The team consisted of 14 players, including two wicketkeepers. The party was:
Of the 14, only six had appeared in the Test matches against the Australians in the previous English cricket season. These six were Wyatt, Ames, Farnes, Hammond, Hendren and Leyland. Harbord had not played any first-class cricket in 1934 and only a dozen matches in the previous five years, Townsend did not play for a first-class county side, though he had had some success for Oxford University, and Farrimond was Lancashire's second-choice wicketkeeper, though he had played Test cricket in South Africa in 1930–31. In the event, Harbord and Farrimond played only four matches each on the tour.
The 1933 West Indies team in England lost two of the three Test matches by an innings, and won only five first-class matches across a hot and sunny summer. The tour was disappointing: "The team did not play as well as we in this country had been led to believe they would", wrote Wisden in a critical report.[2] Exceptions to the criticism of the team included captain Jackie Grant, batsman George Headley, who had averaged 66 runs per innings in making 2320 first-class runs in the season, and fast bowler Manny Martindale, who took 103 wickets at less than 21 runs apiece.
The 1933 experience may have led the MCC to underestimate the West Indies side it would face in the Caribbean. In addition, the previous Test-playing tour to the West Indies in 1929–30 had seen a very unsettled home side, with each community selecting the team for its Test match and little continuity in the side.
By contrast, the 1934–35 West Indies side had a stable core of seven or eight players who played in all or most of the Tests. Grant remained as an experienced captain; Headley led the batting; Martindale was joined by a second fast bowler in Leslie Hylton and backed up by Learie Constantine, who had been available for only a few matches on the 1933 tour because of a Lancashire League commitment.
The tour followed the itinerary of the previous Test-playing MCC tour in 1929–30, with four Tests arranged in the main cricket-playing territories in the West Indies: Barbados, Trinidad, British Guiana, and Jamaica. The Tests were each scheduled for four days.

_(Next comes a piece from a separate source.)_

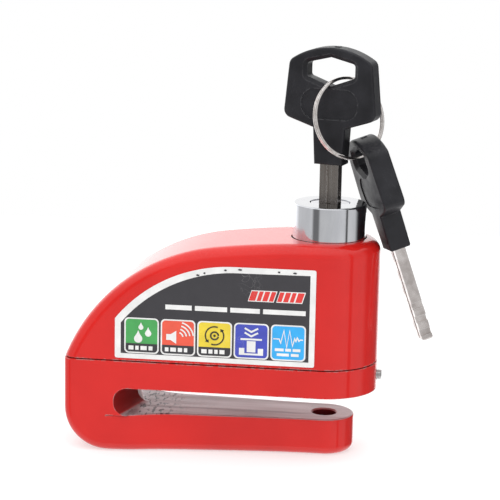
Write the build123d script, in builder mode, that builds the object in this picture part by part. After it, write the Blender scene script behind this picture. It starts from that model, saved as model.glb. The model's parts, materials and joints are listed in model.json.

Rain was the principal factor in a low-scoring match on a treacherous surface. Wyatt put the West Indies in on a rain-affected pitch and Farnes took four wickets for 15 runs as half the side were out for 31. George Headley rallied the team with 44 before being run out, but Paine and Hollies finished the innings off. England in turn collapsed to 81 for five by the end of the first day. Overnight rain then saturated the wicket to such an extent that play could not resume until after tea on the second day, and then, after Leslie Hylton took two wickets in the first over, Wyatt declared 21 runs behind. West Indies captain Jackie Grant shuffled his batting order in the hope the pitch would ease, but three wickets fell for four runs before Hylton and Cyril Christiani played out time on the second day. A further overnight deluge made play impossible until 3.30 on the third day. West Indies then lost three more wickets in adding 18 runs and Grant declared, setting England just 73 to win. Wyatt also rejigged his batting order with the aim that his tail-enders might blunt the West Indies attack. The move did not work, but Hammond with an unbeaten 29 and Hendren with 20 saw England through to victory. Manny Martindale took five second innings wickets for 22 runs.
Wyatt again won the toss and put the West Indies in, but innings of 92 from Derek Sealy and of 90 from Learie Constantine led to a respectable total. England lost their first five wickets for 23 runs to the West Indies fast bowlers. Hendren and Iddon put on 71, then Iddon and Holmes made 74 together, and Holmes, who made 85, put on 62 with Farrimond. West Indies' second innings was a determined effort with 93 from Headley and contributions from almost all the other batsmen. England were set 325 to win and Wyatt – in what Wisden termed an "amazing and inexplicable course"[3] – all but reversed the batting order. Five wickets fell before tea on the last day and the innings was over with one ball of the day remaining with Leyland and Holmes the last pair.
Wyatt won the toss again and batted after a start delayed by rain. Subdued batting, in which Paine, sent in as nightwatchman top-scored with 49, meant that the total only reached 198 by tea on the second day. An England collapse followed, but West Indies also batted slowly, with the exception of Headley. Hollies took seven wickets for 50 runs. England, with 71 from the captain, failed to force the pace in the second innings and the declaration left West Indies just two hours to make 203. When early wickets fell, the attempt was given up.
West Indies set a record for their highest Test score against England and Headley's 270 not out was the highest individual score for the West Indies. Headley shared partnerships of 202 with Sealy for the third wicket and of 147 for the seventh wicket with Rolph Grant. When England batted, Martindale inflicted a compound fracture of the jaw on Wyatt and four other wickets fell for 26 runs. Ames, with 126, turned the innings around with Iddon, who made 54, but England followed on 264 behind. Against Martindale and Constantine, there was limited resistance and the match ended soon after lunch on the fourth day.
The MCC team played eight other first-class matches of three days' duration, two each against the four main cricketing territories, each set of two games preceding the Test match in the same venue. The touring side won only one of these games, the second match in British Guiana, but they were not beaten in any, though more than once they were close to defeat when the game ended.